Task details: Reproduce the entire listing word for word.
>> START Data section
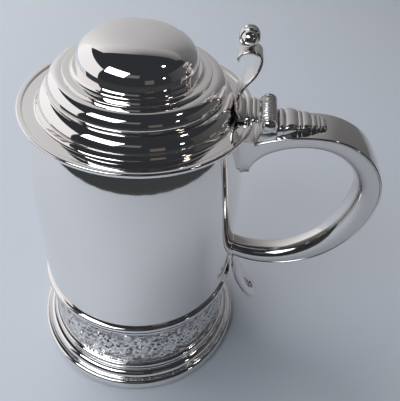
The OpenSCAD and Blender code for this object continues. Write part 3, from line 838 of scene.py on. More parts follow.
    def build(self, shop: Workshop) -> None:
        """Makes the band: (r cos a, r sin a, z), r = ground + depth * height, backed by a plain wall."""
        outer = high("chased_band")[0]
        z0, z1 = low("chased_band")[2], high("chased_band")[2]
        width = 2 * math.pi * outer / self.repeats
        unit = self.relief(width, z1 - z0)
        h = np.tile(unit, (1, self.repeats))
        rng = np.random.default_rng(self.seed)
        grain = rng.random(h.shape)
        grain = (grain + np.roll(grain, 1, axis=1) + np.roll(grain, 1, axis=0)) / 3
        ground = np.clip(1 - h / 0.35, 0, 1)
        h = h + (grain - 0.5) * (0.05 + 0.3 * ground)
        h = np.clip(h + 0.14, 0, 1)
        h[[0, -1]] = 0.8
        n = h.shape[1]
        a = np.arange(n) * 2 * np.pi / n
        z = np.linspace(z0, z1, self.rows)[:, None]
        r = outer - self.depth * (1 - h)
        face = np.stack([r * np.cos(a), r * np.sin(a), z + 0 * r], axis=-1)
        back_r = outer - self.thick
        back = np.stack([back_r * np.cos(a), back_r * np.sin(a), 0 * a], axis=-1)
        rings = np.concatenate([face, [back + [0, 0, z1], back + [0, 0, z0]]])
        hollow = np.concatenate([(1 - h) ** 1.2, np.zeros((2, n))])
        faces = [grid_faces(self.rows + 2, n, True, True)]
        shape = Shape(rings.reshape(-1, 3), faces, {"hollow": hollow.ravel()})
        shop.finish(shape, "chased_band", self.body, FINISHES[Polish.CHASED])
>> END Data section
Final result:
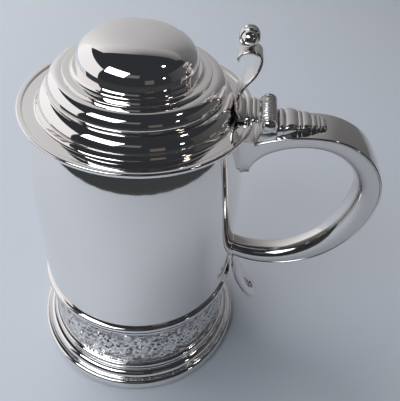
The OpenSCAD and Blender code for this object continues. Write part 3, from line 838 of scene.py on. More parts follow.
    def build(self, shop: Workshop) -> None:
        """Makes the band: (r cos a, r sin a, z), r = ground + depth * height, backed by a plain wall."""
        outer = high("chased_band")[0]
        z0, z1 = low("chased_band")[2], high("chased_band")[2]
        width = 2 * math.pi * outer / self.repeats
        unit = self.relief(width, z1 - z0)
        h = np.tile(unit, (1, self.repeats))
        rng = np.random.default_rng(self.seed)
        grain = rng.random(h.shape)
        grain = (grain + np.roll(grain, 1, axis=1) + np.roll(grain, 1, axis=0)) / 3
        ground = np.clip(1 - h / 0.35, 0, 1)
        h = h + (grain - 0.5) * (0.05 + 0.3 * ground)
        h = np.clip(h + 0.14, 0, 1)
        h[[0, -1]] = 0.8
        n = h.shape[1]
        a = np.arange(n) * 2 * np.pi / n
        z = np.linspace(z0, z1, self.rows)[:, None]
        r = outer - self.depth * (1 - h)
        face = np.stack([r * np.cos(a), r * np.sin(a), z + 0 * r], axis=-1)
        back_r = outer - self.thick
        back = np.stack([back_r * np.cos(a), back_r * np.sin(a), 0 * a], axis=-1)
        rings = np.concatenate([face, [back + [0, 0, z1], back + [0, 0, z0]]])
        hollow = np.concatenate([(1 - h) ** 1.2, np.zeros((2, n))])
        faces = [grid_faces(self.rows + 2, n, True, True)]
        shape = Shape(rings.reshape(-1, 3), faces, {"hollow": hollow.ravel()})
        shop.finish(shape, "chased_band", self.body, FINISHES[Polish.CHASED])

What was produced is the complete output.